3. Solusi bagi Mitra Pengemudi
Mitra pengemudi sebagai bagian dari ekosistem juga perlu diberdayakan untuk memastikan kesejahteraan mereka jangka panjang. Beberapa langkah yang dapat dilakukan:
- Kemandirian Finansial melalui Edukasi Keuangan: Pelatihan pengelolaan keuangan bagi mitra pengemudi bisa membantu mereka menabung sebagian pendapatan mereka untuk kebutuhan hari raya tanpa tergantung pada THR dari platform.
- Membangun Koperasi atau Serikat Mandiri: Pengemudi bisa membentuk koperasi atau serikat mandiri yang mengelola dana sosial berbasis iuran kecil dari anggotanya, yang kemudian bisa digunakan sebagai dana cadangan menjelang hari raya.
- Diversifikasi Sumber Pendapatan: Pengemudi bisa didorong untuk memanfaatkan layanan ride-hailing sebagai bagian dari strategi pendapatan mereka, misalnya dengan berpartisipasi dalam layanan pengantaran barang atau kemitraan bisnis lain yang tersedia dalam ekosistem platform.

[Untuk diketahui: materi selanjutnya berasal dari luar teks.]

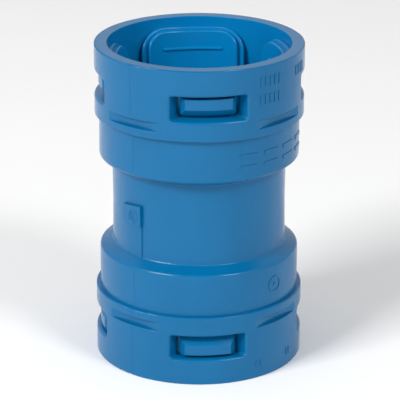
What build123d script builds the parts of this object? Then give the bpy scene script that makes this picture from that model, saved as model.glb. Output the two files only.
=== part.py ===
from build123d import *
import os
from math import sqrt

# Push fit coupling for 3/4 in corrugated conduit: one moulded body and eight hinged grip clips.
# Millimetres, +Z up, origin at the middle of the lower rim. The front of the part faces -Y.
# Depths "from the mouth" are measured along the axis from the rim face of that end.

# ---- Driving dimensions ----
HEIGHT = 56.6
COLLAR_R = 18.2
SOCKET_R = 17.45
NECK_R = 15.1
NECK_DRAFT = 0.1
MOUTH_R = 16.0
NECK_BORE_R = 13.6
STOP_R = 12.4
STOP_WIDTH = 2.0

# Depths from the mouth
COLLAR_DEPTH = 12.45
SHOULDER_DEPTH = 19.92
NECK_DEPTH = 21.0
SOCKET_BORE_DEPTH = 17.4
NECK_BORE_DEPTH = 19.5

# Small edge rounds
RIM_ROUND = 0.2
RIM_INNER_ROUND = 0.1
COLLAR_ROUND = 0.2
SHOULDER_ROUND = 0.65
CREASE_ROUND = 0.4

# Windows and clips sit at the same four places round both ends
WINDOW_AZIMUTH = 5.4
SIDES = ("front", "right", "back", "left")
FRAME_WIDTH = 13.4
FRAME_TOP = 4.6
FRAME_BOTTOM = 8.95
FRAME_DEPTH = 2.1
FRAME_ROUND = 0.5
FRAME_CORNER = 0.5
OPENING_WIDTH = 10.6
OPENING_TOP = 4.72
OPENING_BOTTOM = 8.65
OPENING_CORNER = 0.9

# Lens-shaped relief grooves, cut midway between the windows
GROOVE_TOP = 9.45
GROOVE_BOTTOM = 11.0
GROOVE_DEPTH = 0.85
GROOVE_ROUND = 0.12

# Clips
CLIP_TOP = 1.85
CLIP_END = 14.5
CLIP_OUTER_R = 15.75
CLIP_BASE_R = 15.05
CLIP_PAD_R = 14.1
BASE_HALF_WIDTH = 9.15
BASE_CORNER = 4.2
BASE_END_CORNER = 2.5
BASE_ROUND = 0.28
PAD_HALF_WIDTH = 7.97
PAD_TOP = 2.4
PAD_CORNER = 3.0
PAD_END_CORNER = 1.8
PAD_ROUND = 0.32
CLIP_LEAN = 7.5
RIB_DEPTH = 5.55
RIB_LENGTH = 10.4
RIB_HEIGHT = 0.3
RIB_WIDTH = 0.45
TOOTH_DEPTHS = (10.6, 12.6)

# Hinge of a clip: a round bead in a seat in the wall
HINGE_R = 16.15
HINGE_DEPTH = 3.1
BEAD_R = 0.5
BEAD_LENGTH = 5.0
SEAT_GAP = 0.06
SEAT_END_GAP = 0.3
WEB_THICKNESS = 0.6

# Release block in the window, sized as the clip rests
BLOCK_WIDTH = 9.3
BLOCK_TOP = 5.1
BLOCK_CREST_END = 7.0
BLOCK_BOTTOM = 8.3
BLOCK_R = 17.5
BLOCK_RAMP_R = 16.3
BLOCK_ROUND = 0.2
BLOCK_CHAMFER = 0.65
BLOCK_CHAMFER_DROP = 0.9
BLOCK_CORNER = 0.5

# Moulded marks. A parting line stops this far short of a groove or an edge
GATE_AZIMUTH = -40.0
GATE_WIDTH = 4.4
GATE_TOP = 2.2
GATE_BOTTOM = -1.6
GATE_HEIGHT = 0.5
GATE_TILT = 6.0
DIMPLE_AZIMUTH = -46.3
DIMPLE_Z = 0.0
DIMPLE_R = 1.25
DIMPLE_DEPTH = 0.45
STRIP_WIDTH = 3.6
STRIP_HEIGHT = 0.14
PARTING_AZIMUTH = -40.0
PARTING_WIDTH = 0.22
PARTING_HEIGHT = 0.03
PARTING_GAP = 0.25
MARK_HEIGHT = 0.12
# Rows of raised bars: wall radius, height of lower edge, bar height and width, first azimuth, step, count
BAR_ROWS = (
    (COLLAR_R, HEIGHT - 3.7, 1.8, 0.5, 35.0, 3.2, 5),
    (COLLAR_R, HEIGHT - 6.8, 1.8, 0.5, 35.0, 3.2, 5),
    (COLLAR_R, HEIGHT - 3.7, 1.8, 0.5, 64.5, 3.2, 4),
    (SOCKET_R, HEIGHT - 16.0, 0.7, 3.6, 29.0, 16.0, 4),
    (SOCKET_R, HEIGHT - 18.0, 0.7, 3.6, 29.0, 16.0, 4),
    (COLLAR_R, 2.1, 1.2, 0.4, 34.0, 2.6, 2),
    (COLLAR_R, 2.1, 1.2, 0.4, 58.0, 2.6, 2),
)
RING_MARK_AZIMUTH = 49.0
RING_MARK_Z = 16.2
RING_MARK_R = 1.55
RING_MARK_LINE = 0.35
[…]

Masalah THR bagi pengemudi ojol seharusnya tidak dilihat sebagai isu tunggal, tetapi sebagai bagian dari kebutuhan reformasi ekosistem kerja berbasis platform di Indonesia. Pemerintah perlu memberikan regulasi yang lebih jelas dan memberikan ruang bagi perlindungan sosial. Perusahaan platform harus lebih proaktif dalam menciptakan skema kesejahteraan yang fleksibel bagi mitra mereka. Sementara itu, pengemudi juga perlu diberdayakan agar lebih mandiri secara finansial. Dengan pendekatan kolaboratif ini, kesejahteraan mitra ojol bisa terjamin tanpa membebani satu pihak secara tidak adil.
Pemerintah, aplikator, dan perwakilan pengemudi perlu duduk bersama untuk merumuskan solusi terbaik. Pendekatan yang lebih terstruktur, seperti regulasi perlindungan sosial berbasis kontribusi antara aplikator, konsumen, dan mitra pengemudi, dapat menjadi jalan tengah yang lebih berkelanjutan dibandingkan sekadar pemberian THR. Dengan demikian, kesejahteraan pengemudi dapat tetap diperhatikan tanpa mengorbankan keberlangsungan industri ride-hailing di Indonesia.